Kimberly Jones, an attorney with Faegre Drinker in Chicago, said the ruling makes it difficult for plan fiduciaries to invoke the shorter three-year limitations period for breaches of fiduciary duty.
"The Supreme Court was bound by the plain meaning of the language," she said. "Congress would have to alter the statutory language for the standard to change."
'Willful Blindness' Won't Work
Employers still have ways to prove that an employee had actual knowledge of ERISA disclosures. "Plaintiffs who recall reading particular disclosures will of course be bound by oath to say so in their depositions," the court said. Actual knowledge can also be proved through "inference from circumstantial evidence," such as electronic records.
Additionally, employers can show evidence of an employee's "willful blindness" to support a finding of actual knowledge, the Supreme Court noted. And if a plaintiff 's denial of knowledge is "blatantly contradicted by the record," the court added, "a court should not adopt that version of the facts for purposes of ruling on a motion for summary judgment."
But the retirement committee in this case argued that it didn't need to offer proof that the employee had read the disclosures. "And that is incorrect," the court said, affirming a decision by the 9th U.S. Circuit Court of Appeals.
Employer Takeaway
Employers may have trouble proving that participants read the disclosures provided to them. "Unfortunately, the ruling encourages participants to remain blissfully ignorant and not review important investment disclosures," Jones said. "Proving actual knowledge seems virtually impossible unless participants testify that they read the documents."

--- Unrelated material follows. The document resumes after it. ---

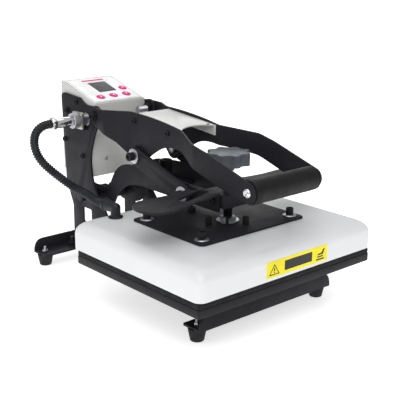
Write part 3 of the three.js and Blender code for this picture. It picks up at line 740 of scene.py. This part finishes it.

Michael Klenov, an attorney with Korein Tillery in St. Louis, said many employers already provide clear disclosures in plain language and encourage plan participants to read them.
Employers could ask employees to read through disclosures in person—in HR offices—and sign an acknowledgement afterwards, or they could attach cover letters to disclosures explaining that a failure to read will be deemed an intentional act of willful ignorance. But those steps might not curb litigation. "I doubt many employers would go to such lengths, which may create blowback from employees," Klenov said, "so I suspect they will more or less maintain the status quo."